Konjunktur und Rentenmärkte
An den Rentenmärkten fehlte es gestern an großen kurstreibenden Ereignissen. Bemerkenswert ist freilich der temporäre Anstieg der Rendite 10-jähriger Bundesanleihen auf ein neues Jahreshoch von 2,08%. Der Anstieg mag durch den Wechsel der Benchmark-Anleihe, die gestern versteigert wurde, überzeichnet sein. Doch spiegelt er auch die veränderte Stimmungslage wider, die durch die neuen diplomatischen Aktivitäten um Syrien entstand: Ein US-Militärschlag ist unwahrscheinlicher geworden – und die Anleger wieder risikofreudiger. Betrachtet man die Lage in der Euro-Peripherie näher, so stellt man eine divergierende Entwicklung der Risikoaufschläge 10j. Staatsanleihen der Peripherieländer fest. Während diese in Spanien in den vergangenen Wochen per Saldo sogar noch etwas zurückgingen und auf den tiefsten Stand seit Ende Juni 2011 sanken (seinerzeit stand die Zuspitzung der Krise noch bevor) weiteten sich die Aufschläge Italiens ggü. Bundesanleihen moderat aus.
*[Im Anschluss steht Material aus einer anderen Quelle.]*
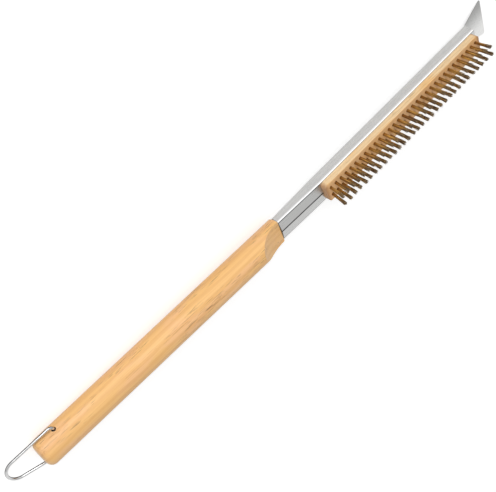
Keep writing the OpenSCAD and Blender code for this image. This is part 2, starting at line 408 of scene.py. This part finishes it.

Erstmals seit Februar 2012 – damals stand die zweite Tranche der EZB-Langfristtender kurz bevor – wieder höher als die Spaniens. Hintergrund hierfür sind die politischen Unsicherheiten in Italien. Die seit Frühjahr amtierende Regierung Letta ist reformschwach und hat den Markt enttäuscht. Jetzt wachsen zudem Zweifel an ihrem Fortbestand. Denn Berlusconis Volkspartei droht die Koalition aufzukündigen, falls diesem sein Senatssitz wegen rechtswirksamer Verurteilung in einer Steuersache entzogen wird.
Aktienmärkte
An den europäischen Aktienmärken sorgte die weitere Entspannung im Syrienkonflikt für eine Fortsetzung der Aufwärtsbewegung. So verzeichnete der MDAX zwischenzeitlich ein neues Rekordhoch und auch der Dax notiert wieder nah am Allzeithoch. Auf der Branchenseite war die Aufwärtsbewegung breit angelegt und zu den Gewinnern gehörten erneut Autos (+0,8%), aber auch Telekoms (+0,8%) und Versorger (+1,8%). Letztere profitierten von einem Analystenkommentar, der auf Erleichterungen beim Erneuerbare Energien Gesetz (EEG) im Falle eines Wahlsieges der bisherigen Koalition spekulierte. Bei den Einzelwerten gab es viel Bewegung rund um die Vorstellung des neuen iPhones von Apple. Während der deutsche Chipzulieferer für Apple, Dialog Semiconductor (-7,8%) nachgab, ging es für den niederländischen Halbleiterzulieferer ARM (+4,8%) nach oben. Die Enttäuschung darüber, dass Apple beim iPhone keinen Wert auf kontaktloses Bezahlen legt, ließ den Produzenten dieser Technologie Gemalto (-6,4%) einbrechen. An den US-Märkten stand nach der Vorstellung des iPhone 5 natürlich Apple (-5,4%) im Fokus, wobei sich die Anleger enttäuscht zeigten. Auch hier ging es für die Zulieferer wie Cirrus (-5,2%) und Qualcomm (-2,8%) abwärts. Während der Nasdaq dadurch im Minus schloss, ging es für Dow und S&P aber weiter aufwärts. Wobei dies, wie schon in Europa, der Entspannung im Syrienkonflikt geschuldet war. In den meisten asiatischen Ländern geht es heute ebenfalls aufwärts. Der chinesische Markt profitiert von Hoffnungen auf Konjunkturpakete und Banken von Spekulationen auf regulatorische Erleichterungen. Der Nikkei leidet u.a. unter Spekluationen über diverse Kapitalerhöhungen und Makrodaten.